RayfordSteele, Jun 25 2021
  

       In principle, constructively interfering shock waves would really be something. Like a shaped charge except the shaping is achieved by synchronization of many small charges instead of shaping a single large charge. Sounds expensive though.
sninctown, Jun 25 2021
  

       How about a swarm of heavy barnacle drones? Any ship thus attacked would quickly become overloaded on one side and turn turtle.
xenzag, Jun 25 2021
  

       I always thought anti-ship missiles were scary stuff, but a recent encounter with the (ex) USS New Jersey suggests that modern anti-ship missiles are in the business of piercing an inch or so of armor and exploding. With the New Jersey's foot or so of armor, they'd only be left with scraping the remains of the missile off and repainting. So, resonance wouldn't help much there. Also, battleships are cool.
bs0u0155, Jun 25 2021
  

       It's my firm belief that about 2 years into the next real war and after numerous hubris-reducing military disasters ships will have real armor again.

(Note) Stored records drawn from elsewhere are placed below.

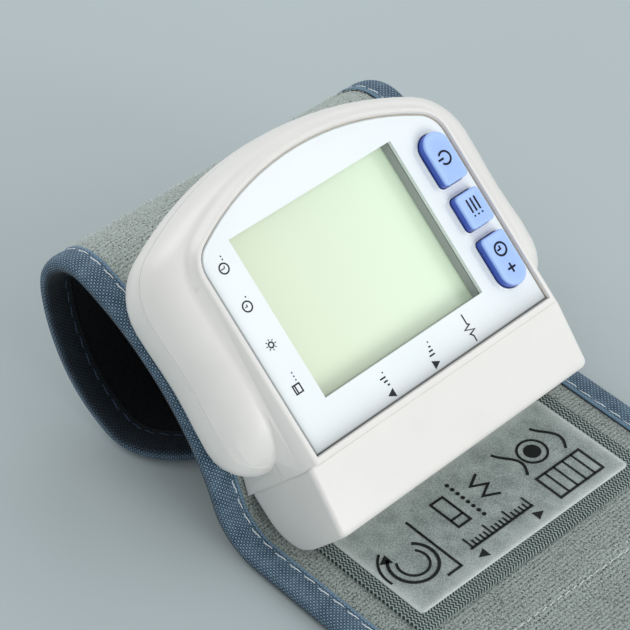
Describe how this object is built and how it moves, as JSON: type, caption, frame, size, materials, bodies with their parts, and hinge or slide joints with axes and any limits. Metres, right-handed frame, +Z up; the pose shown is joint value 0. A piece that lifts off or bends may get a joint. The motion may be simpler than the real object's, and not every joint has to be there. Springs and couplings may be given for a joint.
{
  "type": "wrist blood pressure monitor",
  "caption": "Wrist blood pressure monitor: a tilted ivory housing with display, push buttons and battery cover, standing on its own folded hook-and-loop cuff with a C-shaped sprung loop.",
  "frame": {"origin": "bottom centre of the whole part's box, on the surface it stands on", "axes": "+X from the cuff's loose end to its loop, the way the display's arched end points when seen from above; +Y towards the top edge of the display; +Z up"},
  "size_m": [0.2076, 0.0802, 0.0592],
  "materials": {
    "ivory": "semi-gloss moulded",
    "panel_white": "gloss with printed marks",
    "display_green": "gloss display window",
    "frame_grey": "matt moulded",
    "button_blue": "semi-gloss moulded",
    "board_green": "solder mask",
    "black_plastic": "matt moulded",
    "steel": "bright",
    "silicone": "soft clear tube",
    "cell_wrap": "gloss printed wrap",
    "cloth_grey": "brushed loop knit",
    "binding_blue": "woven tape",
    "lining_navy": "woven nylon",
    "label_grey": "printed satin",
    "mesh_green": "woven zigzag mesh",
    "spring_plate": "matt sheet",
    "bladder_blue": "coated sheet",
    "hook_black": "moulded hooks on tape"
  },
  "bodies": {
    "monitor_and_cuff": {"front_case": "ivory", "back_case": "ivory", "face_panel": "panel_white", "lcd_frame": "frame_grey", "lcd_glass": "display_green", "circuit_board": "board_green", "controller_chip": "black_plastic", "tact_switch_1": "black_plastic", "tact_switch_2": "black_plastic", "tact_switch_3": "black_plastic", "battery_tray": "ivory", "battery_1": "cell_wrap", "battery_2": "cell_wrap", "contact_spring_1": "steel", "contact_spring_2": "steel", "contact_plate_1": "steel", "contact_plate_2": "steel", "pump_motor": "steel", "pump_head": "black_plastic", "release_valve": "steel", "pressure_sensor": "black_plastic", "air_manifold": "spring_plate", "buzzer": "black_plastic", "pump_tube": "silicone", "valve_tube": "silicone", "sensor_tube": "silicone", "case_screw_1": "steel", "case_screw_2": "steel", "case_screw_3": "steel", "case_screw_4": "steel", "cuff_outer_cloth": "cloth_grey", "cuff_stiffener": "spring_plate", "air_bladder": "bladder_blue", "cuff_lining": "lining_navy", "cuff_binding": "binding_blue"},
    "time_button": {"time_button": "button_blue"},
    "memory_button": {"memory_button": "button_blue"},
    "power_button": {"power_button": "button_blue"},
    "battery_cover": {"battery_cover": "ivory"},
    "cuff_tail": {"tail_outer_cloth": "cloth_grey", "tail_bladder": "bladder_blue", "tail_lining": "lining_navy", "tail_binding_left": "binding_blue", "tail_binding_right": "binding_blue", "label_mesh_frame": "mesh_green", "instruction_label": "label_grey"},
    "cuff_flap": {"flap_outer_cloth": "cloth_grey", "flap_interlining": "bladder_blue", "flap_lining": "lining_navy", "flap_binding": "binding_blue", "hook_patch": "hook_black"}
  },
  "joints": [
    {"name": "time_press", "type": "slide", "parent": "monitor_and_cuff", "child": "time_button", "axis": [0.6441, 0, -0.7649], "range_m": [0, 0.0006], "stiffness_N_per_m": 400},
    {"name": "memory_press", "type": "slide", "parent": "monitor_and_cuff", "child": "memory_button", "axis": [0.6441, 0, -0.7649], "range_m": [0, 0.0006], "stiffness_N_per_m": 400},
    {"name": "power_press", "type": "slide", "parent": "monitor_and_cuff", "child": "power_button", "axis": [0.6441, 0, -0.7649], "range_m": [0, 0.0006], "stiffness_N_per_m": 400},
    {"name": "battery_cover_lift", "type": "slide", "parent": "monitor_and_cuff", "child": "battery_cover", "axis": [-0.6441, 0, 0.7649], "range_m": [0, 0.024]},
    {"name": "tail_fold", "type": "hinge", "parent": "monitor_and_cuff", "child": "cuff_tail", "pos_m": [0.04304, 0, 0.00165], "axis": [0, 1, 0], "range_deg": [-60, 1]},
    {"name": "flap_fold", "type": "hinge", "parent": "cuff_tail", "child": "cuff_flap", "pos_m": [0.00124, 0, 0.00105], "axis": [0, 1, 0], "range_deg": [-60, 60]}
  ]
}
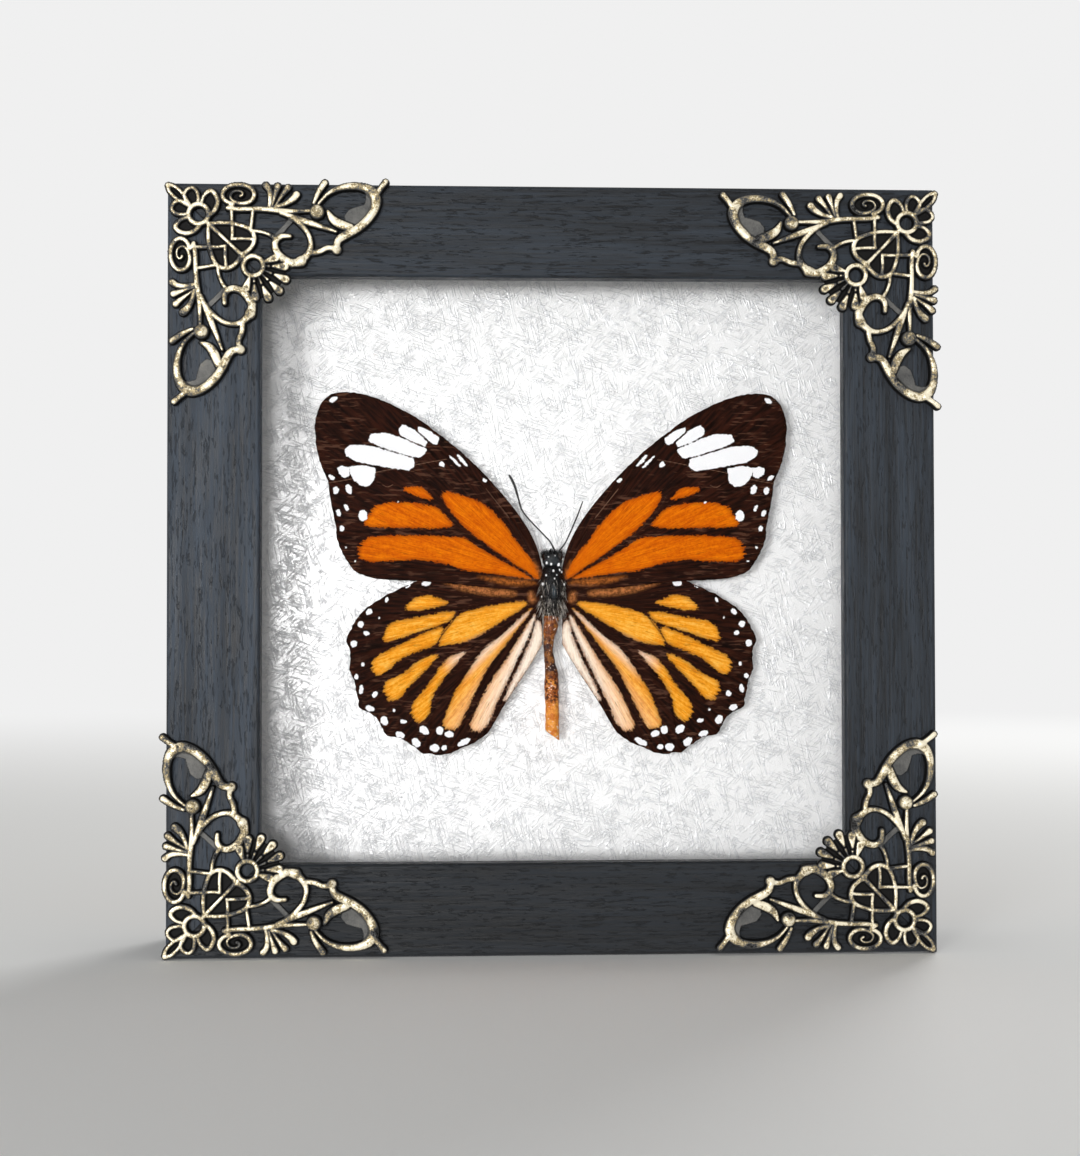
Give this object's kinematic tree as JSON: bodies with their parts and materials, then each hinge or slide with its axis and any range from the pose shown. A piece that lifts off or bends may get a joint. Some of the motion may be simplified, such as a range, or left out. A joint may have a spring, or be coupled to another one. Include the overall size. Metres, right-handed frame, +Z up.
{
  "type": "butterfly display case",
  "caption": "Square black wooden box frame with cast filigree corners, glass front and a mounted tiger-patterned butterfly; turn buttons and a hanging ring behind.",
  "frame": {"origin": "middle of the whole width and depth, on the underside of the bottom rail", "axes": "+Z up, the glass front faces -Y, +X to the right seen from the front"},
  "size_m": [0.1318, 0.029, 0.1307],
  "materials": {
    "black_painted_wood": "satin charcoal paint over open grain",
    "antique_bronze": "antique bronze, dark in the recesses and worn bright on top",
    "clear_glass": "clear float glass",
    "white_paper": "white paper embossed with fibre-like streaks",
    "foam_board": "white foam board",
    "brown_fibreboard": "raw fibreboard",
    "nail_steel": "bright steel",
    "hardware_brass": "brass plated",
    "screw_brass": "brass plated",
    "forewing_scales": "matte wing scales, orange with dark brown and white",
    "hindwing_scales": "matte wing scales, amber and cream with dark veins",
    "body_black": "black chitin with grey hair and white dots",
    "abdomen_brown": "dry orange-brown"
  },
  "bodies": {
    "case": {"rail_bottom": "black_painted_wood", "rail_right": "black_painted_wood", "rail_top": "black_painted_wood", "rail_left": "black_painted_wood", "corner_v_nails": "nail_steel", "glass_pane": "clear_glass", "spacer_bottom": "black_painted_wood", "spacer_right": "black_painted_wood", "spacer_top": "black_painted_wood", "spacer_left": "black_painted_wood", "backing_paper": "white_paper", "mount_board": "foam_board", "back_board": "brown_fibreboard", "ornament_top_left": "antique_bronze", "ornament_top_right": "antique_bronze", "ornament_bottom_left": "antique_bronze", "ornament_bottom_right": "antique_bronze", "turn_button_screws": "screw_brass", "hanger_plate": "hardware_brass", "hanger_screws": "screw_brass", "specimen_pad": "foam_board", "forewing_left": "forewing_scales", "forewing_right": "forewing_scales", "hindwing_left": "hindwing_scales", "hindwing_right": "hindwing_scales", "thorax": "body_black", "abdomen": "abdomen_brown", "head": "body_black", "antenna_left": "body_black", "antenna_right": "body_black"},
    "left_upper_button": {"turn_button_left_upper": "hardware_brass"},
    "left_lower_button": {"turn_button_left_lower": "hardware_brass"},
    "right_upper_button": {"turn_button_right_upper": "hardware_brass"},
    "right_lower_button": {"turn_button_right_lower": "hardware_brass"},
    "ring": {"hanger_ring": "hardware_brass"}
  },
  "joints": [
    {"name": "left_upper_button_turn", "type": "hinge", "parent": "case", "child": "left_upper_button", "pos_m": [-0.0602, 0.01107, 0.095], "axis": [0, 1, 0], "continuous": true},
    {"name": "left_lower_button_turn", "type": "hinge", "parent": "case", "child": "left_lower_button", "pos_m": [-0.0602, 0.01107, 0.035], "axis": [0, 1, 0], "continuous": true},
    {"name": "right_upper_button_turn", "type": "hinge", "parent": "case", "child": "right_upper_button", "pos_m": [0.0602, 0.01107, 0.095], "axis": [0, 1, 0], "continuous": true},
    {"name": "right_lower_button_turn", "type": "hinge", "parent": "case", "child": "right_lower_button", "pos_m": [0.0602, 0.01107, 0.035], "axis": [0, 1, 0], "continuous": true},
    {"name": "ring_swing", "type": "hinge", "parent": "case", "child": "ring", "pos_m": [0, 0.01287, 0.1207], "axis": [1, 0, 0], "range_deg": [-6, 178]}
  ]
}
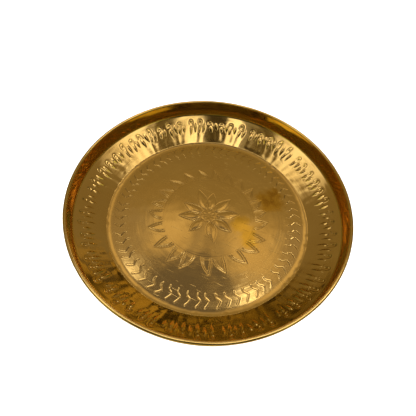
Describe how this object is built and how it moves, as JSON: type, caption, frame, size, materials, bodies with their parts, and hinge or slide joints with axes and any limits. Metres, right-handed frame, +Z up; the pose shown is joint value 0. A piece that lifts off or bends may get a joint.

Stability is a red herring: inherent stability via buoyancy has worked well enough until now but when powerful attacks can come from any angle and sensors need to remain outside the ship it's just silly to designate part of the ship as "topside and light". Modern warships should be shaped like cylinders and should need very little in the way of passively keeping one side up. There should be active roll control and it should be possible to operate the ship at any level of roll up to and including upside down!   

       Now that we've done away with that fragility-inducing topside-bottom-side we can armor the full outside of the ship as thick as we like because we can just make the thing larger without adding nearly as much to the cost. No need for a complete re-design based on the new stability numbers. No need for moving engines and fuel tanks lower and those delicate pink bags of water higher. No need for complex strain calculations around a square corridor with a "this side up" constraint and a connection to an angled hull. Make it as large as fits the budget, and if the water line turns out to be one inch from the top so much the better.   

       Standard steel braces cost much, much less than 5000 different shapes and sizes of aluminum, kevlar, and steel braces. Design the ship around other constraints and only then decide which side is up based on which side happens to be heavier.   

       And no, this doesn't make every ship cost as much as a submarine. There's no need to add all the cost and complexity of planning for long periods underwater, pressure hulls, diving and surfacing, hiding from sonar, and moving silently. Just keep it on the surface.
Voice, Jun 27 2021
  

       //Modern warships should be shaped like cylinders and should need very little in the way of passively keeping one side up. There should be active roll control and it should be possible to operate the ship at any level of roll up to and including upside down!//   

       Why... if only an Archimedes screw hull could rotate around a stationary ballast!   

       <gasp>   

       Any blast would be at least partially deflected and the crew itself could remain upright.   

       Oh!, if only the patent for such a thing weren't firmly in the public domain now since First-To-Invent was unconstitutionally stolen from the American people in 2014 rendering it untouchable with a ten foot pole.   

       Oh the hue manatee...   

       //It's my firm belief that about 2 years into the next real war and after numerous hubris-reducing military disasters ships will have real armor again.//   

       I agree. The current thinking is that missiles can be built that defeat any armor, so, don't bother with the armor. The new key to survivability is stealth. But we've heard that before, and it's the F-15 and not the F-22 production line that's still chugging along. Stealth is a workable theory in aircraft because the speed and mobility adds to the stealth, if you don't know where they are AND they can be anywhere in a short space of time, it's hard to work with. With ships, they're constrained completely in altitude, have no terrain to hide in, are huge and slow moving. You can hammer away at 100 mile stretch of ocean secure in the knowledge a destroyer won't zip across in in the 5 mins you're not looking.   

       One good argument for armor is that everyone else has down-armored. Missiles have followed. Build a modern battleship and it will be completely invulnerable to all current non-nuclear anti-ship missiles. Meaning you obsolete the arsenal of multiple nations and force a development cycle of missiles and possibly the ships that carry them. The re-activation of the Iowa-class battleships in the 80's sent the Soviets into somewhat of a tizzy for this reason. Even if by the 80's, the gun crews couldn't hit a small island reliably.   

       //Modern warships should be shaped like cylinders//   

       eh, not sure about that. Submarines are cylinders and no- one likes being on the surface in a sub. Ships are a pretty mature technology.   

       //Standard steel braces cost much, much less than 5000 different shapes and sizes of aluminum, kevlar, and steel braces.//   

       Ships are steel. Steel is an astonishingly mature technology. It's also dirt cheap to buy, build, use, repair and modify. The core ship should be steel, conventional and if possible modular for maximum adaptability. The F- 15 is a model here, as a core aircraft it's astonishingly capable, and all the new toys can be bolted right on. Ships are like that, but moreso.